- The exercise -
Produce word for word the lines of the data below running from the one that has "Turn this picture" to the one that has "a twine loop.", inclusive, and no others.

- Entries -

* BEGIN *

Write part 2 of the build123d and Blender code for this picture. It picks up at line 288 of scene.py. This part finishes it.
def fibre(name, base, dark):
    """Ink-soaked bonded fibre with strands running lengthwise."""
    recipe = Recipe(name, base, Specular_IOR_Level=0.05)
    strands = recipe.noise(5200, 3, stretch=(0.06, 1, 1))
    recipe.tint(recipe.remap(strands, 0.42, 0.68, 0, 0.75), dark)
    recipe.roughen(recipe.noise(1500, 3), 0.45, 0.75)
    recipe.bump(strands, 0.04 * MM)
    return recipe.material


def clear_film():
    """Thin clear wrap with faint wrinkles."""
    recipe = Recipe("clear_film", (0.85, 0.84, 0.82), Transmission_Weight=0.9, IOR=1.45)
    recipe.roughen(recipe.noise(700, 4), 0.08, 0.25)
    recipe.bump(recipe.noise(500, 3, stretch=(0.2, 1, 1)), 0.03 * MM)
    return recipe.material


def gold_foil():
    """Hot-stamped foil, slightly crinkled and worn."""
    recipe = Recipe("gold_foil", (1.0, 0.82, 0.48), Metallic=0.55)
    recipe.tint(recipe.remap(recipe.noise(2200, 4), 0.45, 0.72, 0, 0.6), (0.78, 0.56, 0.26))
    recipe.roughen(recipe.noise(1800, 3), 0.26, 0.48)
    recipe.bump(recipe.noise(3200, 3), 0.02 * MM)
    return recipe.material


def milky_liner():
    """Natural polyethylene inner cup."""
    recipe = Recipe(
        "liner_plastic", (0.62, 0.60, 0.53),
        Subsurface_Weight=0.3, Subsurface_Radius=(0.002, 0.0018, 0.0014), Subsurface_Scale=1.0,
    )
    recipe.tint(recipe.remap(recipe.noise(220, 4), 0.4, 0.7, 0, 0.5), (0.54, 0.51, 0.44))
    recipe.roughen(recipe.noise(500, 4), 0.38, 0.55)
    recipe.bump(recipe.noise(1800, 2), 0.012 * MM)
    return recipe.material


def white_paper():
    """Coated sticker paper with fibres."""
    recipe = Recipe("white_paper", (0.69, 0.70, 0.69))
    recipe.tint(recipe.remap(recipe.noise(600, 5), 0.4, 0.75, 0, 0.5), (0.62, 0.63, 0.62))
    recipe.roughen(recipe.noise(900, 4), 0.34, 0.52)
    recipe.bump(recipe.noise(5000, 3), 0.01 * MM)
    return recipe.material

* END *
* BEGIN *

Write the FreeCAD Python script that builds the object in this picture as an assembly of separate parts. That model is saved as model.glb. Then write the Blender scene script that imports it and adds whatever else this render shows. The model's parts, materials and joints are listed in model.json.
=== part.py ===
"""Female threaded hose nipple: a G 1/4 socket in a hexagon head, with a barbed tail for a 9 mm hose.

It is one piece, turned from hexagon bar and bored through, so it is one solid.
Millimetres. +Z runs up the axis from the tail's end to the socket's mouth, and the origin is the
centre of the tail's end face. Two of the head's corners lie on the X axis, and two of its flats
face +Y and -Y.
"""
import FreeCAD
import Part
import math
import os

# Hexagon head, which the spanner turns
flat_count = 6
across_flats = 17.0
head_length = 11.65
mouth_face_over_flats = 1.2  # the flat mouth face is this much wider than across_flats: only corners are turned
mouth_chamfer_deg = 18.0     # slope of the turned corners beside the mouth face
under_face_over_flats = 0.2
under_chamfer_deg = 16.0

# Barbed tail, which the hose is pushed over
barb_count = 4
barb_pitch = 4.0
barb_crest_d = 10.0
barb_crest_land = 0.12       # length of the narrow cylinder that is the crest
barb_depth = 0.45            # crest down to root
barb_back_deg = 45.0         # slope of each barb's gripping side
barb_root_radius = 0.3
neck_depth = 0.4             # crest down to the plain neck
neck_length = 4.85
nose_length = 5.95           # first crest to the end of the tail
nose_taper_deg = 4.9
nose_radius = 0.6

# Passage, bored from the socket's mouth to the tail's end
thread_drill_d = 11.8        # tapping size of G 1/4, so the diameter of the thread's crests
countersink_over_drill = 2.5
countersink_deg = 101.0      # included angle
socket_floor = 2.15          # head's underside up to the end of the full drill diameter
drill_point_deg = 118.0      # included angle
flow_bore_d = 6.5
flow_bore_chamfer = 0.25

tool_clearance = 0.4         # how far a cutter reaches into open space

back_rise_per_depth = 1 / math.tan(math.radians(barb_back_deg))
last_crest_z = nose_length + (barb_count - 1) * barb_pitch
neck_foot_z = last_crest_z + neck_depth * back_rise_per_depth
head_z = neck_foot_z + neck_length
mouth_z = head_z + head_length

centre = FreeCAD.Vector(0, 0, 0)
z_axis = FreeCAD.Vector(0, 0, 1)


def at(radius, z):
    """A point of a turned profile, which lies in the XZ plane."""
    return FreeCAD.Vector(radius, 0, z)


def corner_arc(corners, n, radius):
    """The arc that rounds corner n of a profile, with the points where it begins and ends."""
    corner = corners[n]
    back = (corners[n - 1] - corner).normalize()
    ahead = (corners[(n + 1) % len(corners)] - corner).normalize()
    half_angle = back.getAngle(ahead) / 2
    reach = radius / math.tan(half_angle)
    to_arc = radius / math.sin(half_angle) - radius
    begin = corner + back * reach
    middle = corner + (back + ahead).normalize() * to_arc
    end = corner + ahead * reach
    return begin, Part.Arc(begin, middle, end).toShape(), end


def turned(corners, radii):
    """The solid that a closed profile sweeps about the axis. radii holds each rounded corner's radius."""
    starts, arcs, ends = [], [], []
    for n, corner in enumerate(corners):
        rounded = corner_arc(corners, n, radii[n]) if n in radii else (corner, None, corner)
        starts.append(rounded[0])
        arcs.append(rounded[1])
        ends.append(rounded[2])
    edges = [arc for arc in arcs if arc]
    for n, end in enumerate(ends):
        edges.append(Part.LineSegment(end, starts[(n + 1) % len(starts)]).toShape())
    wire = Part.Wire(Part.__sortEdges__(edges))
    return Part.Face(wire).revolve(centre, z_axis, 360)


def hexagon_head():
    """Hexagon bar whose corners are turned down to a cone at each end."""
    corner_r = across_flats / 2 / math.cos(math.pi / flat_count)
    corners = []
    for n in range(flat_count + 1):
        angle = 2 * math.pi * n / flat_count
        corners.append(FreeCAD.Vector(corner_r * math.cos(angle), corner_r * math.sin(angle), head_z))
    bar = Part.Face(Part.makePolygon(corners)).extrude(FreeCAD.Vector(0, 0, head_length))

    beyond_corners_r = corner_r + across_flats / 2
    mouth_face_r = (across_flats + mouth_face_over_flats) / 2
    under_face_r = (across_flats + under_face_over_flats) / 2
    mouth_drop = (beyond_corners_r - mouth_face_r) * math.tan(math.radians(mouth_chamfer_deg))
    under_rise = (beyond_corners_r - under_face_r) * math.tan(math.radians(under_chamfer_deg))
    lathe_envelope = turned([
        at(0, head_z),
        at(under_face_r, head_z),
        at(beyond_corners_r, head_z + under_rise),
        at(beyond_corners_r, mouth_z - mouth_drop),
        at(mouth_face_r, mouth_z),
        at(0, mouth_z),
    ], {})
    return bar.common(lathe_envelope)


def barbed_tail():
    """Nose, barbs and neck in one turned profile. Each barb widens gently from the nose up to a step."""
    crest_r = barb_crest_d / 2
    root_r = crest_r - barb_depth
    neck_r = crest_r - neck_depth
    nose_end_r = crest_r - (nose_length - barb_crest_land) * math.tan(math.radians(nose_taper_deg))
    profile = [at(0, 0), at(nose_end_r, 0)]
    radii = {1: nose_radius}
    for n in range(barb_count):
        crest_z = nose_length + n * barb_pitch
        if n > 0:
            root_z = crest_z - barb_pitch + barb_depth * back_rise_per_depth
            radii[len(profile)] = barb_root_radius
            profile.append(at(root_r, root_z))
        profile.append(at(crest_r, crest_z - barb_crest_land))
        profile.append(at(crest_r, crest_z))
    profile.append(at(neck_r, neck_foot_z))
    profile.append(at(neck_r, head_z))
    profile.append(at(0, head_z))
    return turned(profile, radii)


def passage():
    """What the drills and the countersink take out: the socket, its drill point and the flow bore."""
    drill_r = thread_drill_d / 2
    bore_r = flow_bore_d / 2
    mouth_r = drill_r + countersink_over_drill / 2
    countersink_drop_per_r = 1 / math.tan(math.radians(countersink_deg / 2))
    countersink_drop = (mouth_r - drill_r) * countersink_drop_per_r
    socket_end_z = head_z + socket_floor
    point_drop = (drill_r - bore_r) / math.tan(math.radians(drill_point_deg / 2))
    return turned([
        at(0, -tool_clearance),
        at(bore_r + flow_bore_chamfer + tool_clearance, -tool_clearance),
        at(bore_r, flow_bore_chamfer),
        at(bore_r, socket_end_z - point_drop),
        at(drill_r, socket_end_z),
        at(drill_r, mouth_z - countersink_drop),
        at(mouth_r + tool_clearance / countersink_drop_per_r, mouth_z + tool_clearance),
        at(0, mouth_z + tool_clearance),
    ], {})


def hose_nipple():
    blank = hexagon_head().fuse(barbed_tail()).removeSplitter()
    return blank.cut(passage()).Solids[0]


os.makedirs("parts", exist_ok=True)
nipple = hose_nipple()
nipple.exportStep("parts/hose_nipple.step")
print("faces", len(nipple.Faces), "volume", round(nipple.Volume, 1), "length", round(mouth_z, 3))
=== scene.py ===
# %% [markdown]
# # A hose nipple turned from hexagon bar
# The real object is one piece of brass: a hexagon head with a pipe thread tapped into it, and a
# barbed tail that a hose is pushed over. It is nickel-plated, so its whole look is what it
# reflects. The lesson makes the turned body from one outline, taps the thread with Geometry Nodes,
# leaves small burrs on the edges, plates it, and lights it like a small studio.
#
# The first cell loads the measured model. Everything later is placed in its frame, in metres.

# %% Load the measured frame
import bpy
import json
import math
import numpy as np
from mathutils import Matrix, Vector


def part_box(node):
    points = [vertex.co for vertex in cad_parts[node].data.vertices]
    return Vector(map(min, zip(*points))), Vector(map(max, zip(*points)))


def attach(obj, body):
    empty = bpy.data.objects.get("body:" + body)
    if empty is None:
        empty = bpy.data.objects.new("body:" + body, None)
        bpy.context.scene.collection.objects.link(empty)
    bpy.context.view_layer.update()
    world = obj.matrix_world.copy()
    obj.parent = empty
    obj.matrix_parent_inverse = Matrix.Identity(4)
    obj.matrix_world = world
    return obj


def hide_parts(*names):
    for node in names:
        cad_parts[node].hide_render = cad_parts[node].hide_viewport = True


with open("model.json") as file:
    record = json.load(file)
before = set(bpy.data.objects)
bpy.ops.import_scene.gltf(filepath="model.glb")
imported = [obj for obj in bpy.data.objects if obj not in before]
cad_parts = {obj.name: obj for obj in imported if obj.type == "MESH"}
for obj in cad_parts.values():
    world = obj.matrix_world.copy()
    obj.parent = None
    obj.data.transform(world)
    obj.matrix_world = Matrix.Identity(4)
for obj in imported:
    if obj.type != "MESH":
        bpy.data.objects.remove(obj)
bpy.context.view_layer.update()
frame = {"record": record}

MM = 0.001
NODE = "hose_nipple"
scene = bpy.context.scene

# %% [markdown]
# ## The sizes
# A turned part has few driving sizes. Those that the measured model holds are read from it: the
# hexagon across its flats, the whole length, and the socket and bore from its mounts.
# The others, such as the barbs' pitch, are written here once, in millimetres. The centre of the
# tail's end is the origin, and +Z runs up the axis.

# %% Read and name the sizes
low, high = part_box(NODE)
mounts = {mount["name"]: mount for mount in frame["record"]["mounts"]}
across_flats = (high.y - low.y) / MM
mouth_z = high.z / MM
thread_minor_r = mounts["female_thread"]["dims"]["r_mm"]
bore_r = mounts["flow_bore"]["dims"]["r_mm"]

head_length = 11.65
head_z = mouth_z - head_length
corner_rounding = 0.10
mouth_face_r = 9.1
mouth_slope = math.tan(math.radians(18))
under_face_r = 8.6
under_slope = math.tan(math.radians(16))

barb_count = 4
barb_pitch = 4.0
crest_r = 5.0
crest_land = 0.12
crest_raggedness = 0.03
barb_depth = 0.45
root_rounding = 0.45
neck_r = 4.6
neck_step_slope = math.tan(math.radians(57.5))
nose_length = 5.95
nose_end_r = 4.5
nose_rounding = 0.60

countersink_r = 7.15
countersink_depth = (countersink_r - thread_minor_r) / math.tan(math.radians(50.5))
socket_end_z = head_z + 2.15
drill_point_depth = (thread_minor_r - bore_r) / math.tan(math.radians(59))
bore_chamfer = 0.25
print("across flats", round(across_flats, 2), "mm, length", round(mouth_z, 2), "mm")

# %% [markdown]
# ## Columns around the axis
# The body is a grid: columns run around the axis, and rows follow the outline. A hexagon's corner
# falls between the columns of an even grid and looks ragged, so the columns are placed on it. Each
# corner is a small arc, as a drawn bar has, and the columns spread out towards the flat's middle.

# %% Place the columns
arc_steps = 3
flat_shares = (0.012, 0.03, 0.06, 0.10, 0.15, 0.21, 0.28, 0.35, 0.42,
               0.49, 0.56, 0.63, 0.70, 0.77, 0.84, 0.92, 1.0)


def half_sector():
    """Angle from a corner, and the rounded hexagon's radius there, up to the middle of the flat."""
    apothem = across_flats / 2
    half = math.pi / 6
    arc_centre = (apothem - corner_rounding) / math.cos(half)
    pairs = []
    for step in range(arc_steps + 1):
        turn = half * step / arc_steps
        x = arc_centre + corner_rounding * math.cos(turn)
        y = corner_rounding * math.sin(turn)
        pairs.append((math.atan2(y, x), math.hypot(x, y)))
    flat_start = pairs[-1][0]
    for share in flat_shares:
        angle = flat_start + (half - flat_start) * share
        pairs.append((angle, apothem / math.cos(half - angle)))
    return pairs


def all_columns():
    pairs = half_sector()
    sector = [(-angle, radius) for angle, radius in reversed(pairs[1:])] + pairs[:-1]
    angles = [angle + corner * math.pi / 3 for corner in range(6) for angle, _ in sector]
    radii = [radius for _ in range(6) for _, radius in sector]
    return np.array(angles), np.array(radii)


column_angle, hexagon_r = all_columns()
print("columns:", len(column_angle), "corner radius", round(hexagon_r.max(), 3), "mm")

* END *
* BEGIN *

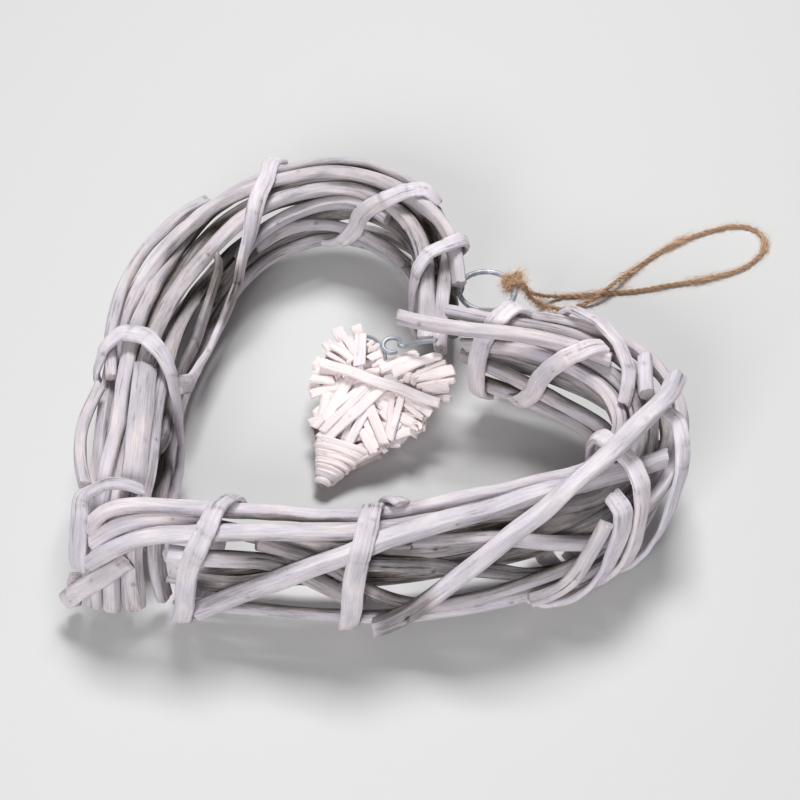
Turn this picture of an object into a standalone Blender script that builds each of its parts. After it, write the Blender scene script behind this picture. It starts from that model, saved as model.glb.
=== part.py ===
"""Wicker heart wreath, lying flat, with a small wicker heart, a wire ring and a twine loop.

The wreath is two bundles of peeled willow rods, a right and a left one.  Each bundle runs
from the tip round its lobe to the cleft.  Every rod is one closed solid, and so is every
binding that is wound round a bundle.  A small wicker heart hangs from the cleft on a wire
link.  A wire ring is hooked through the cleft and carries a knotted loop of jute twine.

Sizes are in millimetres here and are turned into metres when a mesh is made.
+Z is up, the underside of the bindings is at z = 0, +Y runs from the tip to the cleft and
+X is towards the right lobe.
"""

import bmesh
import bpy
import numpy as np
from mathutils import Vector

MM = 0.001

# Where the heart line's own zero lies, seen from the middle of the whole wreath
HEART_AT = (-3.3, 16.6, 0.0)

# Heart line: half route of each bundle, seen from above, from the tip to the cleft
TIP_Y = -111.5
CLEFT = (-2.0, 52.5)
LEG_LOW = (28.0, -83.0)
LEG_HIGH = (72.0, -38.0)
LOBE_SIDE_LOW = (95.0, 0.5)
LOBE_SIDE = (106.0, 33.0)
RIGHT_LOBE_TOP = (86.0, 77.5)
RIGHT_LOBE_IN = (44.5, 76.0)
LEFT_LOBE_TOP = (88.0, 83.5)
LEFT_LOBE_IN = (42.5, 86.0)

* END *

- The solution -
Turn this picture of an object into a standalone Blender script that builds each of its parts. After it, write the Blender scene script behind this picture. It starts from that model, saved as model.glb.
=== part.py ===
"""Wicker heart wreath, lying flat, with a small wicker heart, a wire ring and a twine loop.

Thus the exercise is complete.